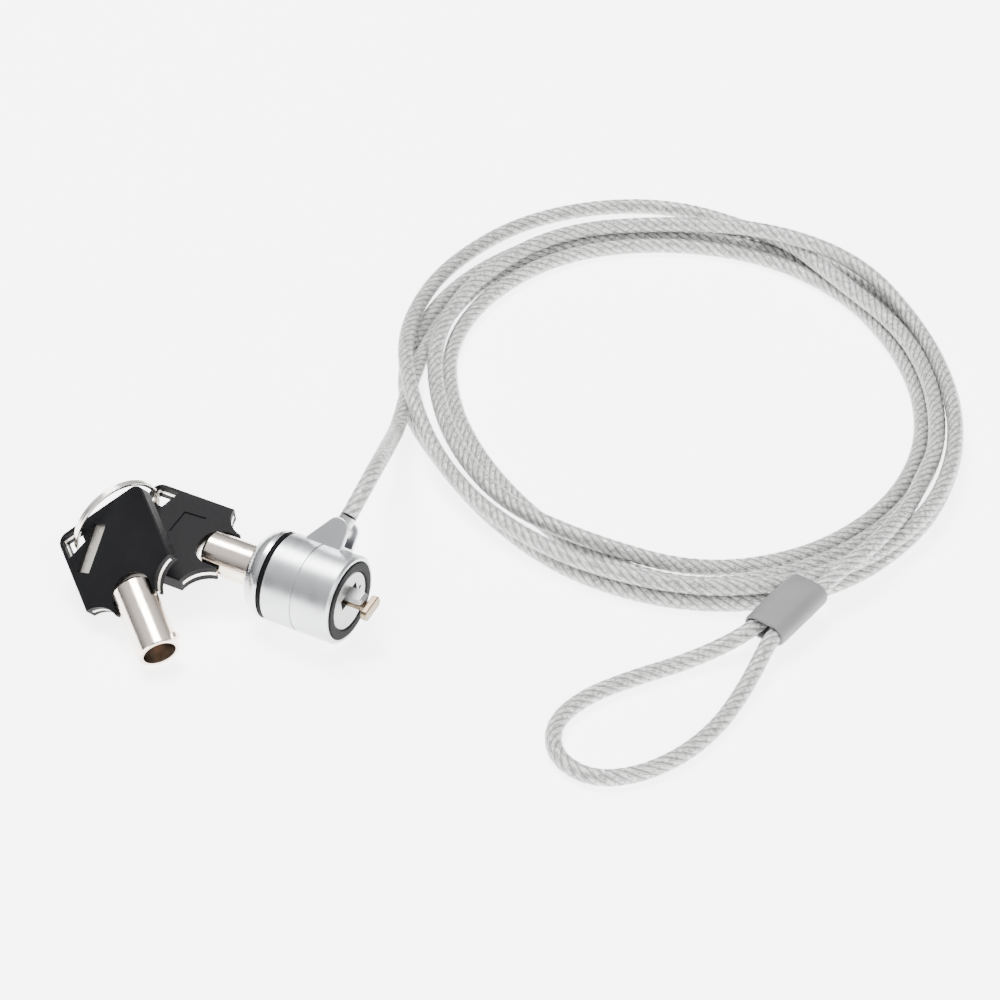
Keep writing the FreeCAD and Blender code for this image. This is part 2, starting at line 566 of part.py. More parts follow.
def bow_outline(inset, notched):
    """Corners and arcs of a key's bow; the plate inside it stands back by the inset."""
    side = "bow_half - %s" % inset
    end = "bow_end - %s" % inset
    centre = scallop_circle()
    rise = amount(side) - centre.y
    shoulder = "bow_start + %.4f" % (
        centre.x + math.sqrt(SIZES["scallop_r"] ** 2 - rise ** 2) - SIZES["bow_start"])
    corners = [(shoulder, side), (end, side), (end, "0 - bow_half + %s" % inset),
               (shoulder, "0 - bow_half + %s" % inset), ("scallop_start", "0 - scallop_end")]
    arcs = {3: ("scallop_r", False)}
    if notched:
        corners += [("scallop_start", "0 - notch_r"), ("notch_centre", "0 - notch_r"),
                    ("notch_centre", "notch_r"), ("scallop_start", "notch_r")]
        arcs[6] = ("notch_arc_r", False)
        arcs[9] = ("scallop_r", False)
    else:
        corners += [("scallop_start", "0 - notch_r"), ("plate_tongue", "0 - notch_r"),
                    ("plate_tongue", "notch_r"), ("scallop_start", "notch_r")]
        arcs[9] = ("scallop_r", False)
    corners.append(("scallop_start", "scallop_end"))
    return corners, arcs


def bow_cut(name, outline, low, high):
    """A straight-sided tool through part of the bow's thickness."""
    body = new_body(name, Placement(Vector(0, 0, low), Rotation()))
    sketch = new_sketch(body, name + "_outline", "XY_Plane")
    draw_loop(sketch, [(str(along), str(aside)) for along, aside in outline])
    pad = body.newObject("PartDesign::Pad", name + "_pad")
    pad.Profile = sketch
    pad.Length = high - low
    return body


def line_groove(name):
    """A shallow groove that follows the polygon marked on one bow face."""
    strips = []
    for index, (start, end) in enumerate(zip(LINE_MARK, LINE_MARK[1:])):
        way = Vector(end[0] - start[0], end[1] - start[1], 0)
        turn = Rotation(Vector(1, 0, 0), way)
        corner = Vector(start[0], start[1], SIZES["bow_half_thick"] - SIZES["line_depth"])
        aside = turn.multVec(Vector(-SIZES["line_width"] / 2, -SIZES["line_width"] / 2, 0))
        strip = primitive("Box", "%s_strip_%d" % (name, index + 1),
                          Placement(corner + aside, turn), Width="line_width",
                          Height="line_depth + overrun")
        strip.Length = way.Length + SIZES["line_width"]
        strips.append(strip)
    return strips


def make_key(name):
    """One tubular key.  Its own frame: X from the tip to the ring end, Y towards the ring hole."""
    tip, tipward, holeward = KEY_POSES[name]
    face = tipward.cross(holeward)
    place = Placement(tip, Rotation(tipward * -1, holeward, face * -1, "XYZ"))
    tube = turned(name + "_tube_blank", [
        ("0", "tube_bore_r"), ("0", "tube_r - tube_edge"), ("tube_edge", "tube_r"),
        ("tube_long - tube_neck", "tube_r"), ("tube_long", "tube_r - tube_neck"),
        ("tube_long", "0"), ("tube_floor", "0"), ("tube_floor", "tube_bore_r")])
    nib = primitive("Box", name + "_nib", Placement(
        Vector(SIZES["nib_front"], -SIZES["nib_top"], -SIZES["nib_half"]), Rotation()),
        Length="nib_back - nib_front", Width="nib_top - nib_root", Height="nib_half + nib_half")
    slit = primitive("Box", name + "_slit", Placement(
        Vector(SIZES["slit_start"], -SIZES["tube_r"] - SIZES["overrun"], -SIZES["slit_half"]),
        Rotation()), Length="tube_long - slit_start + overrun",
        Width="tube_r + tube_r + overrun + overrun", Height="slit_half + slit_half")
    slitted = cut(name + "_slit_tube", fused(name + "_tube_nib", [tube, nib]), slit)
    finished(name + "_tube", slitted, place)

    corners, arcs = bow_outline("plate_inset", False)
    plate = plate_body(name + "_plate_blank", "XY_Plane", corners,
                       "key_plate_half + key_plate_half", arcs)
    past = SIZES["bow_half_thick"] + SIZES["overrun"]
    hole = bow_cut(name + "_ring_hole", RING_HOLE, -past, past)
    finished(name + "_plate", cut(name + "_plate_holed", plate, hole), place)

    # The key's own Z axis looks away from the windowed cover.
    for side in ("front", "back"):
        corners, arcs = bow_outline("0", True)
        shell = plate_body("%s_%s_shell" % (name, side), "XY_Plane", corners, "bow_half_thick",
                           arcs, symmetric=False)
        ring_end = SIZES["bow_end"] - SLACK
        rim = SIZES["bow_half_thick"] - SLACK
        rounded(shell, lambda edge: edge.BoundBox.XMin > ring_end
                and edge.BoundBox.ZLength > rim and edge.BoundBox.YLength < SLACK,
                "bow_corner_r")
        side_line = SIZES["bow_half"] - SIZES["bow_corner_r"] - SLACK
        rounded(shell, lambda edge: edge.BoundBox.ZMin > rim
                and max(edge.BoundBox.YMax, -edge.BoundBox.YMin) > side_line
                and edge.BoundBox.XMax > ring_end - SIZES["bow_corner_r"], "cover_round")
        tools = [bow_cut("%s_%s_hole" % (name, side), RING_HOLE, -past, past)]
        if side == "front":
            tools.append(bow_cut(name + "_window", WINDOW, 0, past))
        else:
            tools += line_groove(name)
        tools.append(primitive("Box", "%s_%s_pocket" % (name, side), Placement(
            Vector(SIZES["scallop_start"] - SIZES["overrun"],
                   SIZES["pocket_edge"] - SIZES["bow_half"], -SIZES["key_plate_half"]),
            Rotation()), Length="bow_end - scallop_start + overrun - pocket_edge",
            Width="bow_half + bow_half - pocket_edge - pocket_edge",
            Height="key_plate_half + key_plate_half"))
        cover = cut("%s_%s_cover" % (name, side), shell,
                    fused("%s_%s_tools" % (name, side), tools))
        if side == "front":
            finished(name + "_cover_front", cover, place)
        else:
            flipped = document.addObject("Part::Mirroring", name + "_flipped_cover")
            flipped.Source = cover
            flipped.Normal = Vector(0, 0, 1)
            finished(name + "_cover_back", flipped, place)


def make_split_ring():
    turn = Rotation(Vector(0, 0, 1), RING_NORMAL)
    loops = []
    for name, sign in (("upper", 1), ("lower", -1)):
        shift = turn.multVec(Vector(0, 0, sign * SIZES["ring_pitch"]))
        loops.append(primitive("Torus", name + "_turn", Placement(RING_CENTRE + shift, turn),
                               Radius1="ring_r", Radius2="ring_wire_r"))
    finished("split_ring", fused("split_ring_solid", loops))


make_lock_body()
make_bezel()
make_nose()
make_t_bar()
make_works()
make_terminal()
cable_tube("cable_lead", LEAD)
make_coil()
cable_tube("cable_tail", TAIL)
cable_tube("cable_eye", EYE)
make_ferrule()
for key_name in KEY_POSES:
    make_key(key_name)
make_split_ring()
document.recompute()

failures = [thing.Name for thing in document.Objects
            if "Invalid" in thing.State or "Error" in thing.State]
for name, thing in PARTS:
    shape = thing.Shape
    if shape.isNull() or not shape.isValid() or not shape.Solids:
        failures.append(name)
if failures:
    raise SystemExit("not built: " + ", ".join(failures))

os.makedirs("parts", exist_ok=True)
for name, thing in PARTS:
    thing.Shape.exportStep(os.path.join("parts", name + ".step"))
    print("%-18s %d solid, %9.1f mm3" % (name, len(thing.Shape.Solids), thing.Shape.Volume))
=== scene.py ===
import math

import bpy
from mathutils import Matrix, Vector


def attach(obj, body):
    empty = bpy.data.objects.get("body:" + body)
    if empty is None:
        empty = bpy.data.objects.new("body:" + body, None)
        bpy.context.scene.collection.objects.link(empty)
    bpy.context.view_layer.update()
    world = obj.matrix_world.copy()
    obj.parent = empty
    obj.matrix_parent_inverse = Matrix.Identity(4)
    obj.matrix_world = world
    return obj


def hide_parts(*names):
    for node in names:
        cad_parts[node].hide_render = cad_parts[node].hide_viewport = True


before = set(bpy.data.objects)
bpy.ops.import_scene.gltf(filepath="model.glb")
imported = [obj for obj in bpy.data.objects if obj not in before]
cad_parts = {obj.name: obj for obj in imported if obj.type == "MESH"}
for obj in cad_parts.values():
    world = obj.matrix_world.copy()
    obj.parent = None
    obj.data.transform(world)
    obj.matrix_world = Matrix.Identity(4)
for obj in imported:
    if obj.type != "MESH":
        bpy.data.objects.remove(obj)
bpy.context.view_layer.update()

# Laptop cable lock.  Metres, in the CAD's own frame: the origin is the centre of the lock's nose,
# +X points out of it and +Z is up.  Everything lies on a surface 10 mm below the lock's axis.

MM = 0.001
FLOOR = -10 * MM
CABLE_R = 1.9 * MM


def point(values):
    return Vector(values) * MM


# ---------------------------------------------------------------- camera

CAMERA_TURN = math.radians(28.9)
CAMERA_RISE = math.radians(38.6)
CAMERA_PLACE = (0.34258, -0.55420, 0.54730)
CAMERA_LENS = 142.38
CAMERA_SENSOR = 36.0


def add_camera():
    data = bpy.data.cameras.new("camera")
    data.sensor_width = CAMERA_SENSOR
    data.lens = CAMERA_LENS
    camera = bpy.data.objects.new("camera", data)
    camera.location = CAMERA_PLACE
    camera.rotation_euler = (math.pi / 2 - CAMERA_RISE, 0.0, CAMERA_TURN)
    bpy.context.scene.collection.objects.link(camera)
    bpy.context.scene.camera = camera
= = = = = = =
## Problem
Begin with the line containing "failures = [thing.Name", end with the line containing "bpy.data.objects.remove(obj)", and transcribe exactly every line in that span, with nothing added.

## Exercise output
failures = [thing.Name for thing in document.Objects
            if "Invalid" in thing.State or "Error" in thing.State]
for name, thing in PARTS:
    shape = thing.Shape
    if shape.isNull() or not shape.isValid() or not shape.Solids:
        failures.append(name)
if failures:
    raise SystemExit("not built: " + ", ".join(failures))

os.makedirs("parts", exist_ok=True)
for name, thing in PARTS:
    thing.Shape.exportStep(os.path.join("parts", name + ".step"))
    print("%-18s %d solid, %9.1f mm3" % (name, len(thing.Shape.Solids), thing.Shape.Volume))
=== scene.py ===
import math

import bpy
from mathutils import Matrix, Vector


def attach(obj, body):
    empty = bpy.data.objects.get("body:" + body)
    if empty is None:
        empty = bpy.data.objects.new("body:" + body, None)
        bpy.context.scene.collection.objects.link(empty)
    bpy.context.view_layer.update()
    world = obj.matrix_world.copy()
    obj.parent = empty
    obj.matrix_parent_inverse = Matrix.Identity(4)
    obj.matrix_world = world
    return obj


def hide_parts(*names):
    for node in names:
        cad_parts[node].hide_render = cad_parts[node].hide_viewport = True


before = set(bpy.data.objects)
bpy.ops.import_scene.gltf(filepath="model.glb")
imported = [obj for obj in bpy.data.objects if obj not in before]
cad_parts = {obj.name: obj for obj in imported if obj.type == "MESH"}
for obj in cad_parts.values():
    world = obj.matrix_world.copy()
    obj.parent = None
    obj.data.transform(world)
    obj.matrix_world = Matrix.Identity(4)
for obj in imported:
    if obj.type != "MESH":
        bpy.data.objects.remove(obj)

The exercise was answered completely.